The powers granted to the seven-person Medical Marijuana Advisory Committee is included in a set of rules further outlining how exactly the program will operate. Last week, Mayor Vince Gray published long-awaited rules governing the city’s medical marijuana program; this week, he’s laid out who will be in charge of enforcing them and making the program work.
The Department of Health will be in charge of setting out exactly how medical marijuana will be recommended by physicians, doling out registration cards for patients, registering cultivation centers and dispensaries (and conducting unannounced inspections thereafter), and destroying or disposing of unused or surplus medical marijuana. The Metropolitan Police Department, on the other hand, will persecute any possible violations of the rules that may result in criminal prosecution, assess security plans for cultivation centers and dispensaries and conduct background checks on managers and employees.
The advisory committee — made up of members appointed by the director of the Department of Consumer and Regulatory Affairs, the chief of police and the City Administrator, as well as four members appointed by the director of the Department of Health — will basically run the program and tweak it as needed. (In an interview with TBD’s Bruce DePuyt today, Dr. Mohammad Akhter, who leads the D.C. Department of Health, estimated that the program should be fully operational by October; some advocates contend it will take longer.)

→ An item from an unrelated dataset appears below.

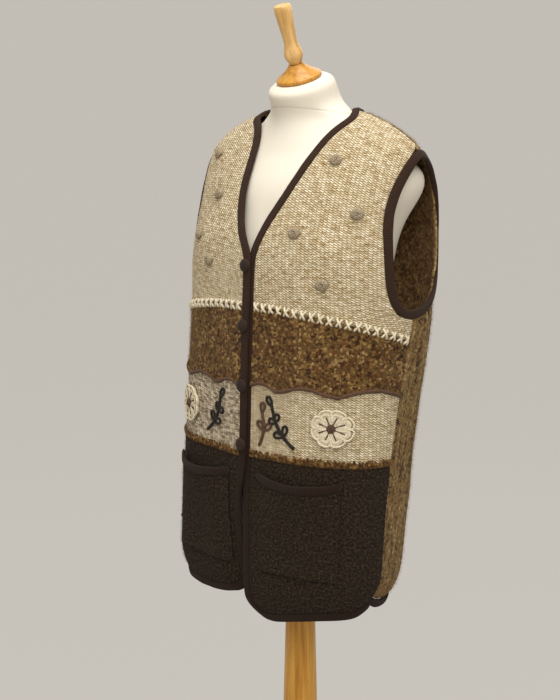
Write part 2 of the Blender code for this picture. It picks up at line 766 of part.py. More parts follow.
def buttons():
    rim = (BUTTON_RADIUS, BUTTON_RADIUS)
    for i, height in enumerate(BUTTON_HEIGHTS):
        dome(f"button_{i + 1}", 0.0, height, True, rim, BUTTON_HEIGHT, BIND_PROUD + SEAM, HORN, 14)


ROSETTE_RINGS = ((0.2, 0.0), (0.6, 0.0), (0.94, 0.0), (1.0, 0.5), (0.88, 1.0), (0.45, 1.0), (0.16, 1.25))


def rosette(name, x, height, over):
    """A round crocheted flower with a scalloped edge, lying on the cloth."""
    steps = ROSETTE_PETALS * 3
    rings = []
    for share, lift in ROSETTE_RINGS:
        ring = []
        for k in range(steps):
            around = 2 * math.pi * k / steps
            petal = 1 - 0.16 * share * (1 - abs(math.sin(ROSETTE_PETALS * around / 2)))
            reach = ROSETTE_RADIUS * share * petal
            z = height + reach * math.sin(around)
            angle = float(angle_of_x(x + reach * math.cos(around), z))
            ring.append(layer(angle, z, SEAM + ROSETTE_HEIGHT * lift, over))
        rings.append(ring)
    sweep(name, rings, ECRU)


FORM_SIDES = 30
FORM_ROUNDING = 0.006
FORM_HEIGHTS = (
    FORM_BOTTOM, FORM_BOTTOM + 0.007, 0.80, 0.88, 0.94, 1.00, 1.06, 1.12, 1.17, 1.21,
    1.245, 1.28, 1.31, 1.335, 1.350, 1.363, 1.376, 1.386, 1.394,
)

# Rings of the form's neck: share of the way up it, half-width, half-depth and share of the tilt
NeckRing = namedtuple("NeckRing", "climb half_width half_depth tilt")
NECK_RINGS = (
    NeckRing(0.10, 0.0640, 0.0520, 0.45),
    NeckRing(0.36, 0.0560, 0.0515, 0.62),
    NeckRing(0.67, 0.0530, 0.0520, 0.82),
    NeckRing(1.00, 0.0520, 0.0530, 1.00),
    NeckRing(1.12, 0.0370, 0.0370, 1.00),
)


def form_point(angle, height):
    """A point of the form: its own figure below, the cloth's inner shape at the shoulders."""
    radius = float(ring_radius(FORM, angle, height))
    if height == FORM_BOTTOM:
        radius = radius - FORM_ROUNDING
    y = float(column(FORM, "side_y", height)) - radius * math.cos(angle) + FIGURE_Y
    free = np.array([radius * math.sin(angle), y, height])
    fitted = layer(angle, height, -(WALL + BIND_PROUD + SHOULDER_EASE))
    share = float(ramp(SHOULDER_FIT_LOW, SHOULDER_FIT_HIGH, height))
    return free * (1 - share) + fitted * share


# The throat: above this height the form's open front rises straight to the foot of the neck
THROAT_START = 1.335
THROAT_SHARE = 0.9
THROAT_WHOLE = math.radians(22.0)
THROAT_END = math.radians(50.0)


def neck_point(row, angle):
    """A point of one ring of the neck, which leans forward as it climbs."""
    centre = NECK_FOOT + (NECK_TOP - NECK_FOOT) * row.climb
    flat = Vector((row.half_width * math.sin(angle), -row.half_depth * math.cos(angle), 0.0))
    return np.array(centre + Matrix.Rotation(NECK_TILT * row.tilt, 3, "X") @ flat)


def throat_point(angle, height):
    """A point of the form's shoulders, drawn to the throat where no cloth lies over it."""
    point = form_point(angle, height)
    climb = THROAT_SHARE * (height - THROAT_START) / (FORM_HEIGHTS[-1] - THROAT_START)
    if climb <= 0:
        return point
    foot, neck = form_point(angle, THROAT_START), neck_point(NECK_RINGS[0], angle)
    turn = min(angle, 2 * math.pi - angle)
    share = 1 - float(ramp(THROAT_WHOLE, THROAT_END, turn))
    return point * (1 - share) + (foot + (neck - foot) * climb) * share


def form_torso():
    """The limbless form, from its flat underside to its leaning neck."""
    angles = [2 * math.pi * k / FORM_SIDES for k in range(FORM_SIDES)]
    rings = [[throat_point(angle, height) for angle in angles] for height in FORM_HEIGHTS]
    rings += [[neck_point(row, angle) for angle in angles] for row in NECK_RINGS]
    sweep("form_torso", rings, LINEN)


def turned(name, profile, origin, tilt, finish_row, sides=28):
    """A turned solid: (radius, distance along the axis) pairs from one end to the other."""
    turn = Matrix.Rotation(tilt, 3, "X")
    rings = []
    for radius, along in profile:
        ring = []
        for k in range(sides):
            angle = 2 * math.pi * k / sides
            ring.append(origin + turn @ Vector((radius * math.cos(angle), radius * math.sin(angle), along)))
        rings.append(ring)
    return sweep(name, rings, finish_row)


CAP_PROFILE = (
    (0.0325, 0.0), (0.0348, 0.0012), (0.0348, 0.0052), (0.0325, 0.0068),
    (0.0200, 0.0150), (0.0135, 0.0212), (0.0115, 0.0245),
)
FINIAL_PROFILE = (
    (0.0085, 0.0), (0.0105, 0.0035), (0.0140, 0.0110), (0.0145, 0.0160), (0.0130, 0.0225), (0.0108, 0.0290),
    (0.0102, 0.0360), (0.0108, 0.0470), (0.0122, 0.0640), (0.0134, 0.0800), (0.0134, 0.0865),
    (0.0118, 0.0900),
)
POLE_PROFILE = (
    (0.0260, BASE_HEIGHT + SEAM), (0.0260, 0.040), (0.0285, 0.110), (0.0285, 0.330),
    (0.0270, 0.458), (0.0235, 0.600), (0.0225, FORM_BOTTOM - SEAM),
)
BASE_PROFILE = (
    (BASE_RADIUS - 0.004, 0.0), (BASE_RADIUS, 0.004), (BASE_RADIUS, BASE_HEIGHT - 0.010),
    (BASE_RADIUS - 0.004, BASE_HEIGHT - 0.004), (BASE_RADIUS - 0.014, BASE_HEIGHT),
)


def stand():
    seat = Matrix.Rotation(NECK_TILT, 3, "X") @ Vector((0.0, 0.0, 1.0))
    neck_end = NECK_FOOT + (NECK_TOP - NECK_FOOT) * NECK_RINGS[-1].climb
    cap_top = neck_end + seat * (CAP_PROFILE[-1][1] + 2 * SEAM)
    floor = Vector((0.0, 0.0, 0.0))
    turned("neck_cap", CAP_PROFILE, neck_end + seat * SEAM, NECK_TILT, BEECH)
    turned("finial", FINIAL_PROFILE, cap_top, NECK_TILT, BEECH, 20)
    turned("pole", POLE_PROFILE, floor, 0.0, BEECH, 24)
    turned("base", BASE_PROFILE, floor, 0.0, BEECH, 48)


def main():
    for old in list(bpy.data.objects):
        bpy.data.objects.remove(old, do_unlink=True)
    for side, over in (("left", False), ("right", True)):
        front(side, over)
    back()
    armhole_bindings()
    pocket("left", False, LEFT_POCKET_GAPE)
    pocket("right", True, RIGHT_POCKET_GAPE)
    bobbles()
    buttons()
    rosette("rosette_left", ROSETTE_LEFT_X, ROSETTE_Z, False)
    rosette("rosette_right", ROSETTE_RIGHT_X, ROSETTE_Z, True)
    form_torso()
    stand()


main()
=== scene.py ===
# %% [markdown]
# # A knitted vest on a dress form
# The real thing is a long sleeveless vest of chunky machine knitting, buttoned on a limbless form with a
# turned wooden stand. Its solid shapes are in the frame. This lesson gives each piece its yarn, its seams,
# its hand stitching and its fuzz. Lengths are in metres, +Z is up, the wearer faces -Y and the wearer's
# left is +X. Everything starts from the frame, so a piece goes where its solid is and needs no fitting.

# %% Load the frame
import itertools
import math
import random
from collections import namedtuple

import bmesh
import bpy
import numpy as np
from mathutils import Matrix, Vector, noise
from mathutils.bvhtree import BVHTree


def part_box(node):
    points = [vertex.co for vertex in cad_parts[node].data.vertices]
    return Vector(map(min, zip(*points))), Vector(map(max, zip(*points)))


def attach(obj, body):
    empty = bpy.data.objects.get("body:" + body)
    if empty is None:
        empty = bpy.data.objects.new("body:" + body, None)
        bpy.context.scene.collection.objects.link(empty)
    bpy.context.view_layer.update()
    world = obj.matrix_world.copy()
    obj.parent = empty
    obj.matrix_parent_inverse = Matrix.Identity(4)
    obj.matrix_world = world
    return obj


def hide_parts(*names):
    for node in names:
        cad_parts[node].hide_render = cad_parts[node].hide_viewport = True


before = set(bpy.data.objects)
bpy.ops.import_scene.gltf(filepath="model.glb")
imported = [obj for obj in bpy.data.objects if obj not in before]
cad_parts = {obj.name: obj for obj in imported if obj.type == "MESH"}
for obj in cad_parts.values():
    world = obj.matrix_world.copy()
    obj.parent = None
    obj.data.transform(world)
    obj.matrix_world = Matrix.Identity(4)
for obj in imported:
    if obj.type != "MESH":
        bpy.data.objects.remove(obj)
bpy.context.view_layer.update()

# %% [markdown]
# ## Skins of cloth
# A panel of the vest is a wall about 3 mm thick. For its looks only the outer side is needed, because a
# Solidify modifier gives the wall back at the end. A frame solid is loose triangles, so a copy is merged
# first, and the triangles are joined to quads, which subdivide far more evenly. The outer side is the set
# of faces that look away from the middle of the figure; over the shoulders that direction turns upwards.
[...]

The powers granted to the committee are likely to make medical marijuana advocates happy — they’ve long pushed for an increase in the monthly ration a patient could claim, and they’ve also wanted to see more medical conditions added to the list that currently only includes HIV, AIDS, multiple sclerosis and glaucoma. The only thing the committee won’t discuss is whether or not to allow home cultivation, nor where the marijuana will come from to kick start the program.